Pagination ignorethecode.net

With the release of iBooks 3.0 comes the ability to turn on a scrolling reading experience, rather than the paginated one. This has caused a bit of a disagreement as to which is better. Dmitri Fadeyev and Dr. Drang argue that scrolling is better, respectively:

The scroll interface suits the variable nature of the digital content that it holds, but more so, it gives the user more fine-grained control over the reading experience. It feels more natural to scroll the page on a tablet because it creates the illusion of the physical medium, of a page sliding under your fingers.

 

Paging is clearly an artifact of the technology of paper books, a technology I love deeply, but one that doesn’t make a lot of sense in an ebook reader.

Lukas Mathis has written a decent rebuttal to these points. In some cases, Mathis makes a lot of sense:

If you use iBooks author, you design individual pages that perfectly fit the iPad’s screen. This means that you can ensure that paragraphs that belong together are on the same page. You can make sure that illustrations and pictures are next to the text they belong to.

But others make less sense. This is the closing statement of that same paragraph:

And your users can identify things by their position: “look at the image at the bottom left of page 35!”

This is, again, a relic of the analog page. We now have hyperlinks which allow referential objects to relate to their context in a new and in-line fashion.
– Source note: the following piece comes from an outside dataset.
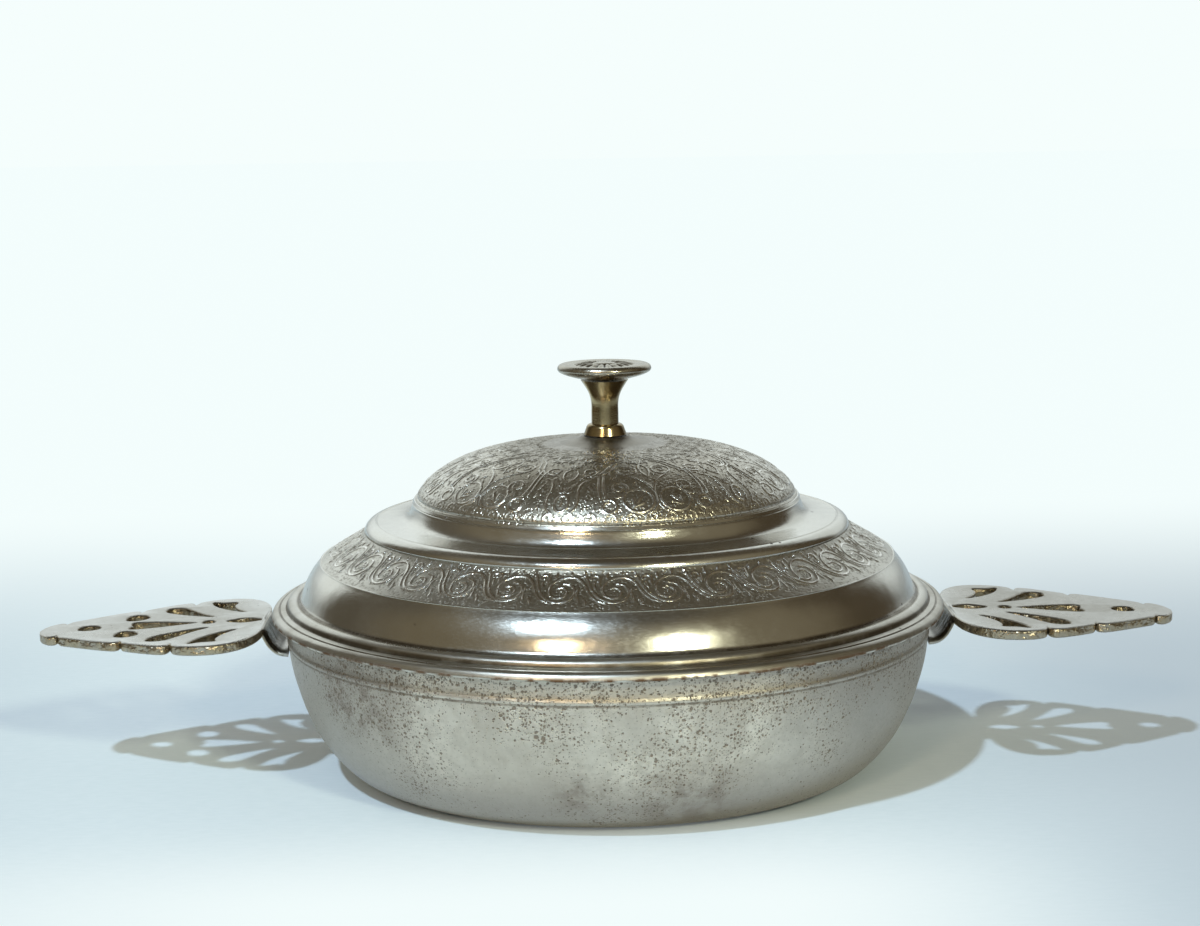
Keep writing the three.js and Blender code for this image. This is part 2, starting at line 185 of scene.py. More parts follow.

In some sense, it’s very similar to the idea of creating inline citations to references, then providing a list either in the footnotes or at the end of the piece with the list of works cited. In the printed medium, citing “(Smith, 328)” makes sense. But in the digital world, merely providing a link — whether it is directly to the work, or to a popover with the citation — makes more sense, and can be read more fluidly.

It obviously isn’t so black-and-white. Mathis makes the smart distinction between automatic pagination and manual pagination, with the latter being a deliberate choice. I agree that, in some cases, pagination is a necessity. But for text-heavy novels, scrolling can be just as effective.